B. Değerlendirme ve Gerekçe
Dava, muris muvazaası hukuksal nedenine dayalı tapu iptali ve tescil istemine ilişkindir.
Dosya içeriğinden, muris 1925 doğumlu Ayşe Kılınç’ın 13.11.2016 tarihinde ölümü ile geride çocukları davacı ve davalının mirasçı olarak kaldığı, dava konusu 25394 ada 13 parsel sayılı taşınmazda bulunun zemin kat 9 (55) nolu dükkan nitelikli taşınmazın 130/218 payı davalı ... ve 88/218 payı muris adına kayıtlı iken murisin payını 28.07.2000 tarihinde davalıya devrettiği görülmektedir.
Bölge Adliye Mahkemelerinin nihai kararlarının bozulması Hukuk Muhakemeleri Kanunu’nun 371. maddesinde yer alan sebeplerden birinin varlığı hâlinde mümkündür.

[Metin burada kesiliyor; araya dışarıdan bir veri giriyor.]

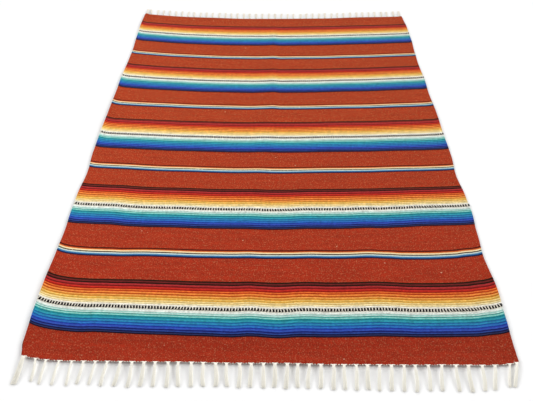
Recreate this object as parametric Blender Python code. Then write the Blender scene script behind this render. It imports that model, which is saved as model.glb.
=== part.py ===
"""A mexican serape blanket, laid out flat: one woven web with raised weft ribs, and a fringe at each end.

Metres. +X runs across the blanket, +Y along it away from its front end, and +Z is up. The tables give
places on the cloth as its weft lines cross the middle; centre_on_origin then moves the whole footprint
to the middle of the floor.
"""

import random
from collections import namedtuple

import bmesh
import bpy
from mathutils import Vector

# The web: 5 feet wide and 7 feet long between its four corners.
HALF_WIDTH = 0.760
FRONT_END_Y = -1.0815
BACK_END_Y = 1.0160
THICKNESS = 0.0024

# The stripes: five rainbow bands of thick ribs, and a narrow band between each two of them.
Stripe = namedtuple("Stripe", "near_edge width ribs rib_height ribs_to_one_underside_row")
STRIPES = (
    Stripe(-0.9950, 0.2030, 20, 0.0010, 5),
    Stripe(-0.6962, 0.0384, 4, 0.0005, 4),
    Stripe(-0.5620, 0.2050, 20, 0.0010, 5),
    Stripe(-0.2672, 0.0384, 4, 0.0005, 4),
    Stripe(-0.1400, 0.2060, 20, 0.0010, 5),
    Stripe(0.1573, 0.0384, 4, 0.0005, 4),
    Stripe(0.2900, 0.2055, 20, 0.0010, 5),
    Stripe(0.5863, 0.0384, 4, 0.0005, 4),
    Stripe(0.7220, 0.2070, 20, 0.0010, 5),
)

# The web's grid: flat rows in each stretch of plain ground.
GROUND_ROWS = 2
END_GROUND_ROWS = 4

# The fringe: locks of warp yarn on the narrow strip of the last weft rows, parted from the web.
STRIP_DEPTH = 0.0050
SEAM_GAP = 0.00035
LOCK_COUNT = 42
LEAST_WIDTH = 0.88
MOST_WIDTH = 1.15
ROOT_STRAY = 0.002
TIP_STRAY = 0.003
FRONT_SEED = 11
BACK_SEED = 12
FLOOR_CLEARANCE = 0.0004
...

Temyizen incelenen karar, tarafların karşılıklı iddia ve savunmalarına, dayandıkları belgelere, uyuşmazlığa uygulanması gereken hukuk kuralları ile hukuki ilişkinin nitelendirilmesine, dava şartlarına, yargılama ve ispat kuralları ile kararda belirtilen gerekçelere göre usul ve kanuna uygun olup davacı vekili Av. ...’nın istinaf aşamasında UYAP kaydında meslekten ayrılma nedeniyle kaydı kapandığından Bölge Adliye Mahkemesi kararının davacı asile 11.01.2024 tarihinde tebliğ edildiği, kararın temyiz edilmediğinden 26.01.2024 tarihinde kesinleştiğine ilişkin şerh verildiği, ancak baroya yazılan yazıda vekil ...’nün vefat ettiği, kaydının bu nedenle silindiği, kurulun 11.05.2021 tarih 96/12 sayılı kararı ile Av. ...’nın dosyalarını devraldığı, eldeki dava dosyasına da 01.12.2021 tarihinde, vefat nedeniyle dosyayı devraldığına ve vekil kaydı yapılmasına ilişkin dilekçe sunduğu anlaşılmakla, kararın kesinleştirilmesi işleminin idari işlem niteliğinde olduğu ve davacı vekili Av. ...’ya Bölge Adliye Mahkemesi kararının 20.02.2024 tarihinde tebliğ edildiği, kararın süresinde vekil tarafından temyiz edildiği; davacı tarafça tanıkların dinlenmesinden vazgeçildiği, sonuç itibariyle iddianın ispat edilemediği anlaşılmıştır.
VI. KARAR
Açıklanan nedenlerle,
Davacı vekilinin yerinde görülmeyen tüm temyiz itirazlarının reddi ile usul ve kanuna uygun olan kararın ONANMASINA,
Aşağıda yazılı 187,80 TL bakiye onama harcının temyiz eden davacıdan alınmasına,
Dosyanın İlk Derece Mahkemesine, kararın bir örneğinin Bölge Adliye Mahkemesine gönderilmesine,
22.04.2025 tarihinde kesin olmak üzere oy birliğiyle karar verildi.